[START OF SUPPLIED RECORDS]
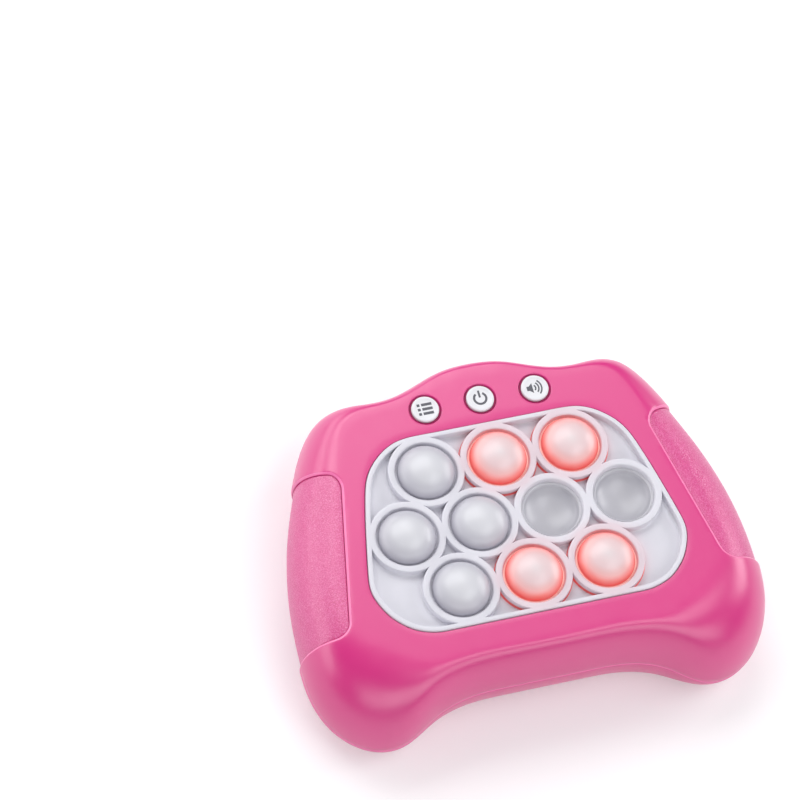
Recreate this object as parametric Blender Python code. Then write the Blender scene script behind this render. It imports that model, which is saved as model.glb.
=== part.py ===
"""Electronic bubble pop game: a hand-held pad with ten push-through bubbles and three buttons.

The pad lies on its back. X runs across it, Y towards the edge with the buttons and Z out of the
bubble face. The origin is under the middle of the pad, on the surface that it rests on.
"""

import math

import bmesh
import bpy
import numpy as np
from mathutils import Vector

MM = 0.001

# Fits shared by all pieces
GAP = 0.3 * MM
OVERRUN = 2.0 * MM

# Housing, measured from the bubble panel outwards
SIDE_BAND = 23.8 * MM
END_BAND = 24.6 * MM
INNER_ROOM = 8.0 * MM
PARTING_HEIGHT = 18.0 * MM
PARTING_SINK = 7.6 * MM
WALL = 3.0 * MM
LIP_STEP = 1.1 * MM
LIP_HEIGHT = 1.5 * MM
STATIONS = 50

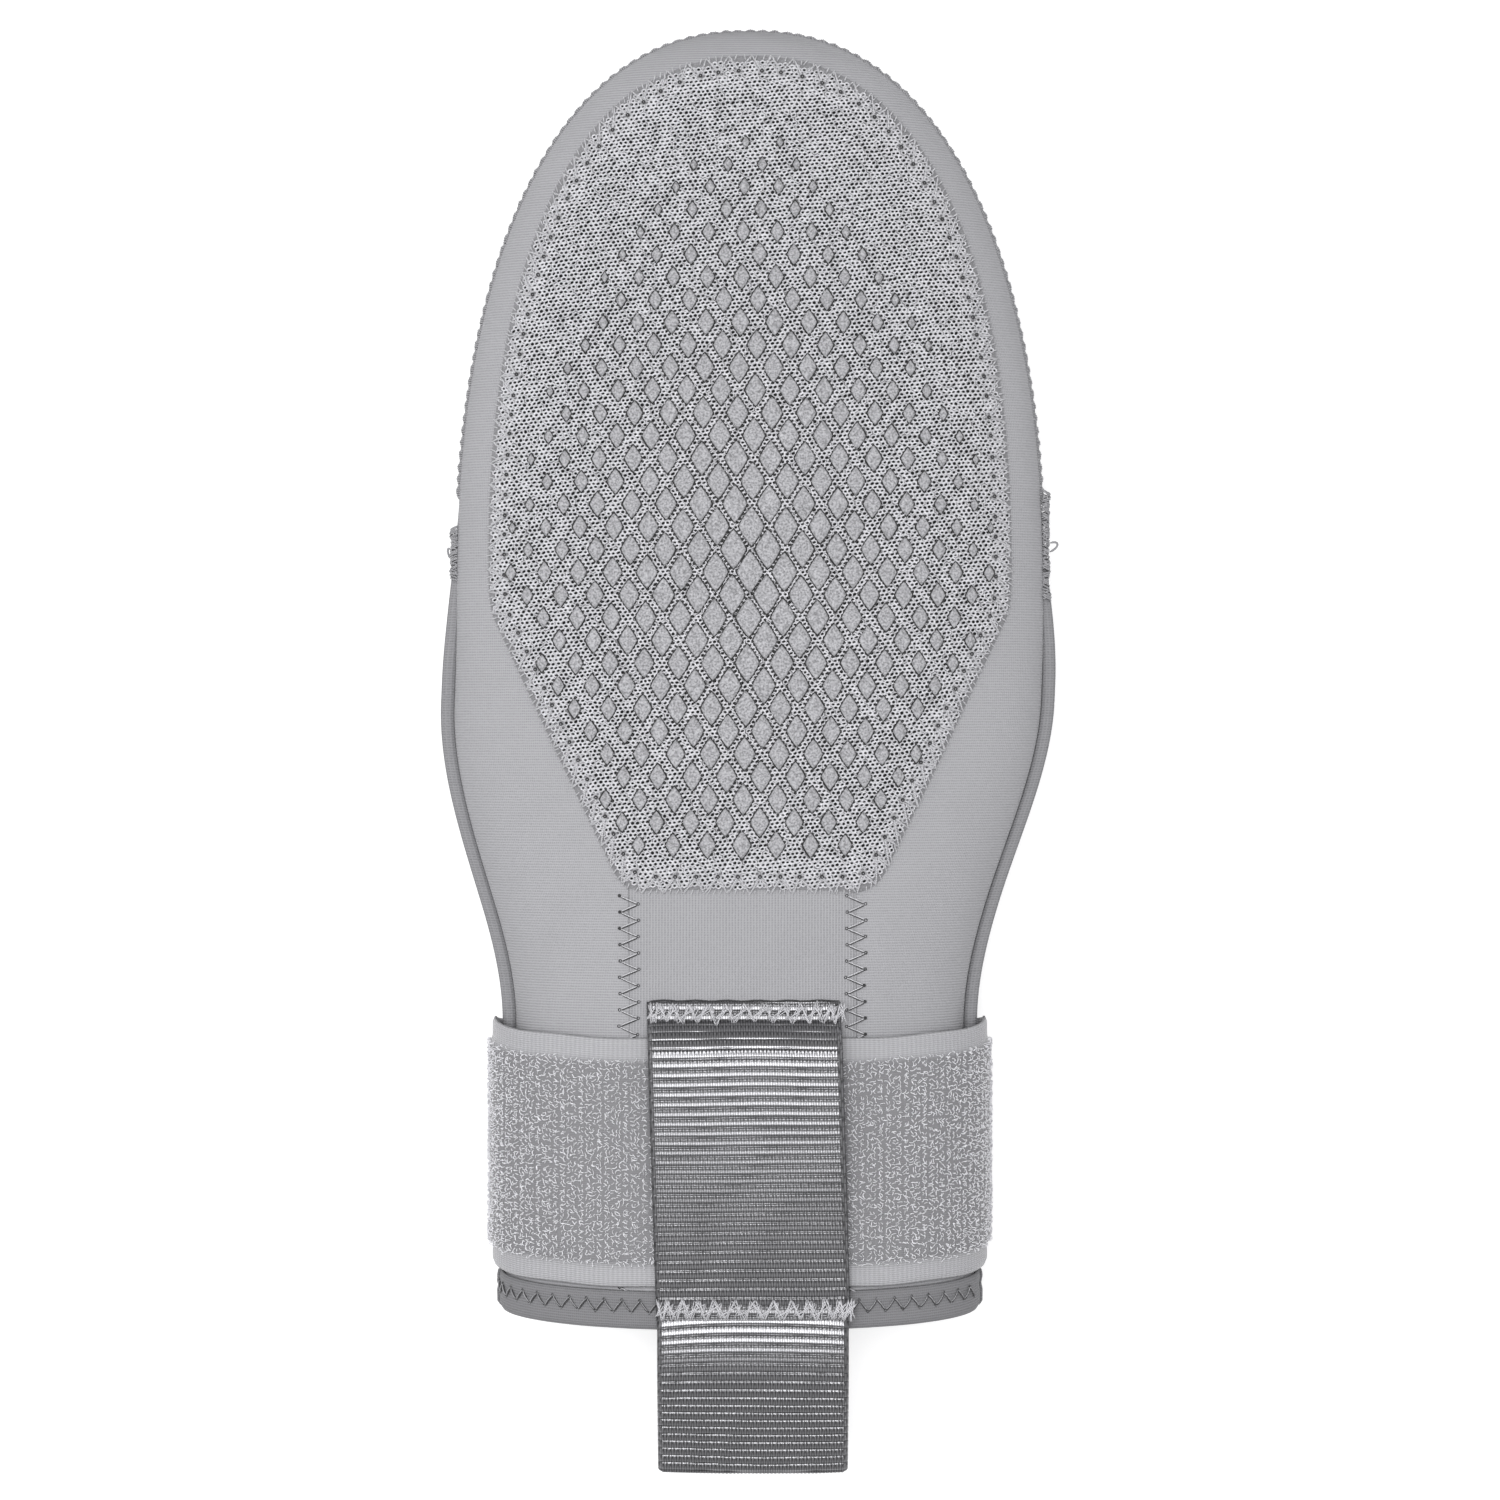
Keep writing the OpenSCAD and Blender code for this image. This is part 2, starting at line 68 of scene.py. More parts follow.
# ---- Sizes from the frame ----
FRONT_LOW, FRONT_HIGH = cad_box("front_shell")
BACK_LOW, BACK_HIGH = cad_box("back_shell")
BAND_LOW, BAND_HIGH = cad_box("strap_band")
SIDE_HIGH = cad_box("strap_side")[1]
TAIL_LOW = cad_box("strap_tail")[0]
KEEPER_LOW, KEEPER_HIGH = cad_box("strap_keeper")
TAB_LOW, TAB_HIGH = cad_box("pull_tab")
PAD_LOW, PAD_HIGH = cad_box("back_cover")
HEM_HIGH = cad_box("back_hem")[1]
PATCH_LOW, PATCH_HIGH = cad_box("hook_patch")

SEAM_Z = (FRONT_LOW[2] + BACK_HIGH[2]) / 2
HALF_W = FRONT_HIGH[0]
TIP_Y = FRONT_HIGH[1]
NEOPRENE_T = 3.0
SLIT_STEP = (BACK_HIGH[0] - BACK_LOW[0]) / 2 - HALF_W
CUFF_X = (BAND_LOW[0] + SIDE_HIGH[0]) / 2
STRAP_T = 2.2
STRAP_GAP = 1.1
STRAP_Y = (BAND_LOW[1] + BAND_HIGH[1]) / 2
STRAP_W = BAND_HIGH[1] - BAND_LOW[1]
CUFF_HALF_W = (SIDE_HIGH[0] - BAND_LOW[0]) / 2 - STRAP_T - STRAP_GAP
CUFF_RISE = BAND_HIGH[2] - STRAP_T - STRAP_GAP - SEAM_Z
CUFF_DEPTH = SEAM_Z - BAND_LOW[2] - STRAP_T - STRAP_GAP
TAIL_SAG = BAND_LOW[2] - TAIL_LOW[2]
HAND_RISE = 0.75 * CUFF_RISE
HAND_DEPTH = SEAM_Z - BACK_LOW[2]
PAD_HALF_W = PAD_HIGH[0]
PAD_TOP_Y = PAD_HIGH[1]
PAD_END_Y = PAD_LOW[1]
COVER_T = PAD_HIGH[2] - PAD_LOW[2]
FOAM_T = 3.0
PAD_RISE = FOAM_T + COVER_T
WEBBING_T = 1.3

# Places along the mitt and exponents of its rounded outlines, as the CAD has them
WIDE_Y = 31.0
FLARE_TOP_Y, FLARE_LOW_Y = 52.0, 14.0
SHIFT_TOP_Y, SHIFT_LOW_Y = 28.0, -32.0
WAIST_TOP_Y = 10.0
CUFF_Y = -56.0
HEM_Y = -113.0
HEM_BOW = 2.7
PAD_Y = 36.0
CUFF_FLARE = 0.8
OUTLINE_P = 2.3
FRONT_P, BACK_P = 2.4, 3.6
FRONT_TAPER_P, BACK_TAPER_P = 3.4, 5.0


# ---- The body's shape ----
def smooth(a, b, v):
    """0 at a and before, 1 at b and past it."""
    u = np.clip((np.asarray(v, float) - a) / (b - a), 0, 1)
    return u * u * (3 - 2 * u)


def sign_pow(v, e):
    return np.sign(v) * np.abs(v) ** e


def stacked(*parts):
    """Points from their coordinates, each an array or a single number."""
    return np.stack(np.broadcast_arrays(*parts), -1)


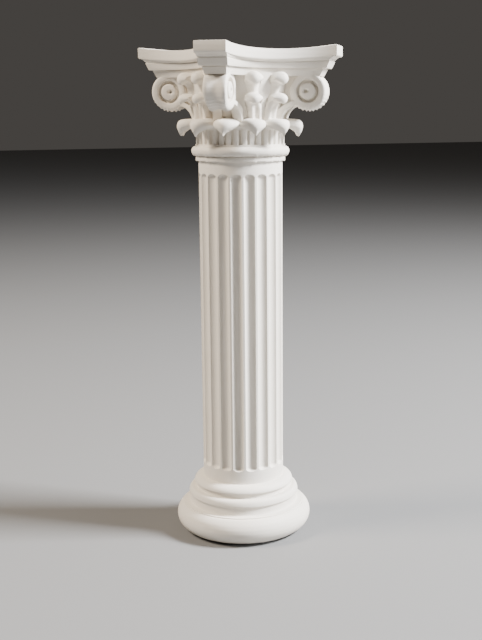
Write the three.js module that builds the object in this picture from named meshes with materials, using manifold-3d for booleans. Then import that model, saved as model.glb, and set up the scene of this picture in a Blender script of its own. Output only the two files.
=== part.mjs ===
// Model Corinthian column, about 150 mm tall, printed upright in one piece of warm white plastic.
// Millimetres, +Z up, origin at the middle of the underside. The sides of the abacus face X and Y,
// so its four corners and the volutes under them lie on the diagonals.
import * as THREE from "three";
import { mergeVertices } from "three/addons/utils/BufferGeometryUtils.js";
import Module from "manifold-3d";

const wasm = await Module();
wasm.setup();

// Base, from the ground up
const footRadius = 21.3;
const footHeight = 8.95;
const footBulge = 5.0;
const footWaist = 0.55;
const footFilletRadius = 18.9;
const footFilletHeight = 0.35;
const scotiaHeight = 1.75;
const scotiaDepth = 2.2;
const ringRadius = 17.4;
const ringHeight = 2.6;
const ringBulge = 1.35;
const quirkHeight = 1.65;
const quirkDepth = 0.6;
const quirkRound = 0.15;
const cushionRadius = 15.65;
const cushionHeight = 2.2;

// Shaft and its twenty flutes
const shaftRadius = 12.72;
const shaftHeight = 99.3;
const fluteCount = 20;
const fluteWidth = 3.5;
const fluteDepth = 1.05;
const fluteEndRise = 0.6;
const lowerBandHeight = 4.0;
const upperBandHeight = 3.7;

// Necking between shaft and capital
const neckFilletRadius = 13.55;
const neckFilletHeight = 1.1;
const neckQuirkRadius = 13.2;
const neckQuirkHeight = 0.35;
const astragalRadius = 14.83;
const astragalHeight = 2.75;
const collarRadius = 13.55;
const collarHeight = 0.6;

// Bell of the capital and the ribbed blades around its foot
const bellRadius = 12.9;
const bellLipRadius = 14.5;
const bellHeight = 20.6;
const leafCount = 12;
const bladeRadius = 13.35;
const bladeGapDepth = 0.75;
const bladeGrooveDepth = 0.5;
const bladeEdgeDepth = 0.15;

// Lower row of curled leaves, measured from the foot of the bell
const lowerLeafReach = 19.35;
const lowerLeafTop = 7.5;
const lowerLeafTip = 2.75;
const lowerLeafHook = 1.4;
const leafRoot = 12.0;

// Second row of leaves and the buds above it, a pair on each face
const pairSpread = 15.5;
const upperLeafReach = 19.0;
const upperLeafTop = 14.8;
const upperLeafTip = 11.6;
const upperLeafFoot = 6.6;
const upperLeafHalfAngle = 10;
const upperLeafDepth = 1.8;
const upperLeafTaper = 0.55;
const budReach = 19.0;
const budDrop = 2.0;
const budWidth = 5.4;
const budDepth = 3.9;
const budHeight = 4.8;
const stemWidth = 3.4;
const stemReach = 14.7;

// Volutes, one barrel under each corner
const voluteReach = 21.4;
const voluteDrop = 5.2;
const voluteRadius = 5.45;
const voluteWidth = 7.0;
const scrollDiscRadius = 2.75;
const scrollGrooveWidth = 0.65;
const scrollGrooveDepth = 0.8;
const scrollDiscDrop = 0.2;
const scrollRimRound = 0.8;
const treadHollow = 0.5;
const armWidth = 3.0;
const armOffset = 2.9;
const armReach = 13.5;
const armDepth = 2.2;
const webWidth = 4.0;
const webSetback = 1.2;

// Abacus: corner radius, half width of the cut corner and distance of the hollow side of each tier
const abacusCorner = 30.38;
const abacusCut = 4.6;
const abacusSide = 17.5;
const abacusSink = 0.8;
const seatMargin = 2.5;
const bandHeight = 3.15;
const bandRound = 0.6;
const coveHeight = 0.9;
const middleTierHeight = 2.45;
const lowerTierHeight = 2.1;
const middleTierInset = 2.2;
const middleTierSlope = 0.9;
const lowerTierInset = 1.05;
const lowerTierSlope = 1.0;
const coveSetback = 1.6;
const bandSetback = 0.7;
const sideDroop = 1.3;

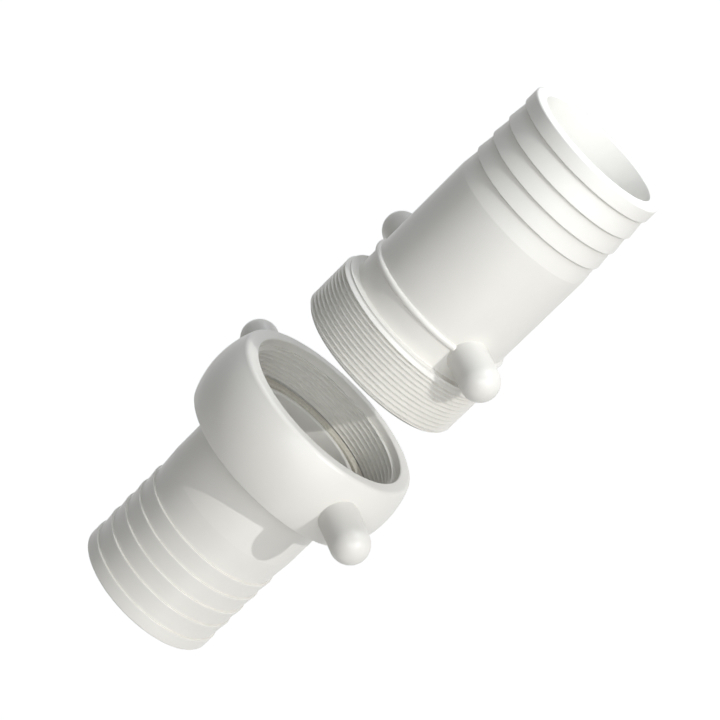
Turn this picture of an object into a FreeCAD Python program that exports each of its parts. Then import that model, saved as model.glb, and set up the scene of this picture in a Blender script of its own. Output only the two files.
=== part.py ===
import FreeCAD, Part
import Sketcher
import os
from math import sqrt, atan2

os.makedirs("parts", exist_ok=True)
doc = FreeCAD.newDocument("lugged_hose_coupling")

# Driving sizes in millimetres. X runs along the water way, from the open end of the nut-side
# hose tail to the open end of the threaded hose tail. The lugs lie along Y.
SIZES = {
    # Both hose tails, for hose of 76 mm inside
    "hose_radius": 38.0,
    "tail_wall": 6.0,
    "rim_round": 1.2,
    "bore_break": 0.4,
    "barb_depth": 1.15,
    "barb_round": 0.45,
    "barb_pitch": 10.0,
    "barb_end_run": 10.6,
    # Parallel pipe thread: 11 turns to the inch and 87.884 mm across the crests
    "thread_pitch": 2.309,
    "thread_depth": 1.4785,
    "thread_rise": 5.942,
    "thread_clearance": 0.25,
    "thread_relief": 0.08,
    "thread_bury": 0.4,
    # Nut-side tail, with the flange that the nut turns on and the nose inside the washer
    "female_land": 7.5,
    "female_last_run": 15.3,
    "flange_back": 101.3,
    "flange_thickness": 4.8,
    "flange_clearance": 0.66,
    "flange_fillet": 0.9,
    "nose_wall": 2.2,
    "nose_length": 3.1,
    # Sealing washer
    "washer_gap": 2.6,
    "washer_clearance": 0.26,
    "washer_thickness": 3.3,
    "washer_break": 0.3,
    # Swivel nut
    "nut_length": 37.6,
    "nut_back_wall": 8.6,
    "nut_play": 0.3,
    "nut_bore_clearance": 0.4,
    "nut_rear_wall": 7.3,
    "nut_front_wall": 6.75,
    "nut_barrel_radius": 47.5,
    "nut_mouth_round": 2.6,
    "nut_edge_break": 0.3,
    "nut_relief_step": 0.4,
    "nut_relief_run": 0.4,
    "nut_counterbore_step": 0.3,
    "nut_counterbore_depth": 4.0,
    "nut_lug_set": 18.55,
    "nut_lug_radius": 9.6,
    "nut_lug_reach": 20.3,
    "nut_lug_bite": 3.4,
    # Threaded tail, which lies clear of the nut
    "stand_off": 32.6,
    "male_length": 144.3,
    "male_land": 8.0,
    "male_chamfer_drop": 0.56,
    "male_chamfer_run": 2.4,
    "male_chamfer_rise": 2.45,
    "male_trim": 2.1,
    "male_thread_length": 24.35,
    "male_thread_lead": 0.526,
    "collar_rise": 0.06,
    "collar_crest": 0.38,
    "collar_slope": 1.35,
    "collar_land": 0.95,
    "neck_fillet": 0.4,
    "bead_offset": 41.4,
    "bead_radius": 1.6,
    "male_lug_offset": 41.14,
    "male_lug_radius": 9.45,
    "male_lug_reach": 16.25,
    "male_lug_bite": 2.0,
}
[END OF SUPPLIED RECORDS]
◆ EXERCISE REQUIREMENTS ◆
Reproduce exactly the lines from the beginning of the entries above up to and including the line that contains "and three buttons.".

◆ RESPONSE TO THE TASK ◆
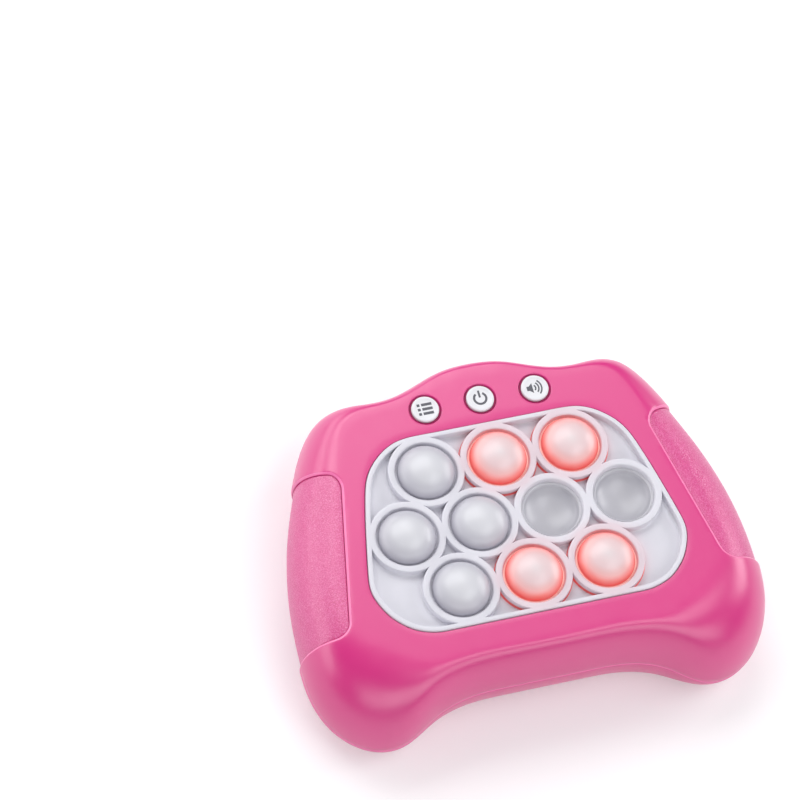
Recreate this object as parametric Blender Python code. Then write the Blender scene script behind this render. It imports that model, which is saved as model.glb.
=== part.py ===
"""Electronic bubble pop game: a hand-held pad with ten push-through bubbles and three buttons.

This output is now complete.